For ADHD Awareness Month in October, I posted one fun fact a day on Facebook about what it is like to live with ADHD. And people seemed to dig it? So I thought starting a website to compile those fun facts, and maybe give people a platform to ask questions and share what they have learned, would be a nice idea.
But honestly, the core of it is I just love talking about ADHD. I have it, a lot of my clients have it (I’m a therapist), and I just find it overall interesting – so naturally I’m obsessed with finding out everything possible about ADHD.
Allow me to explain the title. An analogy that many ADHDers seem to connect with involves the concept of all of us being born into these flesh prisons and immediately receiving an Owner’s Manual for this thing called life. We are told that everything we need to know is in this one shockingly thin book, and if we just assemble the random assortment of pieces we’re given according to this book, we will be a Productive Member of Society™.
So we all trudge through this confusing world, clutching our manuals, and people along the way identify these pieces we’ve got for us, so we can read the instructions and put the right nuts with the right bolts and the right gears with the right…other gears? This analogy is running away from me. Anyway, most kids have the right pieces, and they understand most of the directions. They might have to take it apart and reassemble once or twice, but for the most part they get it to work in the end.
But what happens if some of us have totally different pieces that don’t match our caregivers’, friends’, and teachers’ pieces? What if every class in school felt like the teacher going, “Ok everyone, take out your double-ended fiddlestick and attach it to your whatchamacallit. Ok great, now use that resulting contraption to complete lessons 2 through 5.”
And your parents say, “I don’t understand why you’re not using a hoosywhatsit like you’ve been told. It is very simple and I know you are capable of reading instructions. So you are grounded until you can learn how to use your tools to complete your obligations.”
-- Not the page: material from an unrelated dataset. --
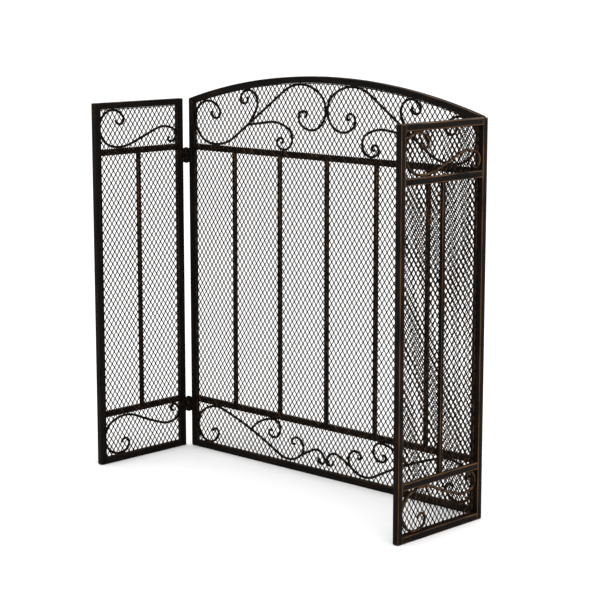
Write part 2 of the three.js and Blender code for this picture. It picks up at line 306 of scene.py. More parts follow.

You stare down at your pieces. Some of them have scuff marks from when you tried to get them to fit together, unsuccessfully. One piece you have never seen before in your life. None of your friends have it, you’ve never seen it online or on TV, and it is CERTAINLY not represented via crudely drawn diagram in this Owner’s Manual you have read so many times the pages are soft. And you have looked everywhere for this hoosywhatsit part, but you don’t even know what it’s supposed to look like so you come up empty. People are counting on you to make yourself a functioning machine to get stuff done and help others. And you care! You really want to be a functioning machine! Not just because you want to help the people you love but also because having this machine that doesn’t work quite right is !@#$%^& hard. And the more you try to fix it, the farther behind you get, while other people your age are actually taking their machines full speed ahead.
This is what it is like to have ADHD – and many other neurodiverse conditions. Even when we are doing well and using our machines to the best of our ability, it is because we are constantly aware of how we can make it work, how we can keep up, and how we have changed ourselves to do so. Sometimes we use random pieces of duct tape or superglue, and sometimes it works just fine if we can hold this piece up all.the.time. The most heartbreaking solution some of us use is discarding a few of those weird pieces entirely, even if we like them and they’re cool, and trying to get by without them.
But all of those solutions just don’t quite cut it, do they? Even with four times the effort, you are just barely at the same level as everyone else. Sometimes your machine totally falls apart and you have to start from square one – as a grownass adult!
Here’s the thing: All that bending and twisting and taping and throwing away is still trying to follow this manual, the one we got at birth, the one authority figures hold up with pride and say “I followed this to the T and that’s why I am Successful™! Just study this manual and you can be too!”
What if we ditched that useless manual? What if we instead look at these pieces we have been carrying our whole lives, rusty and stuffed in the closet, and started to just put them together using our intuition, some trial and error, and noticing how others use these parts? What if we stopped trying to build a car and instead started building a boat?
What if we wrote our own User’s Manual?
ADHD, especially for those of us diagnosed as adults, comes with the heavy weight of living much of your life believing you are broken and wrong. It is really difficult to shed that weight and rediscover those parts we hid under our beds as kids because we thought they were mistakes. But it’s possible. We don’t have to snip and tape ourselves to fit inside the world. Let’s start expanding our world to fit us.
That’s what I hope this blog will become; The User’s Guide for Our Magnificent ADHD Brain: collected, written, and edited by all of us.
Okay ADHDers and those that love us: let’s roll.
What has worked for you?
What hasn’t?
What questions do you have?
What do you wish others knew about ADHD?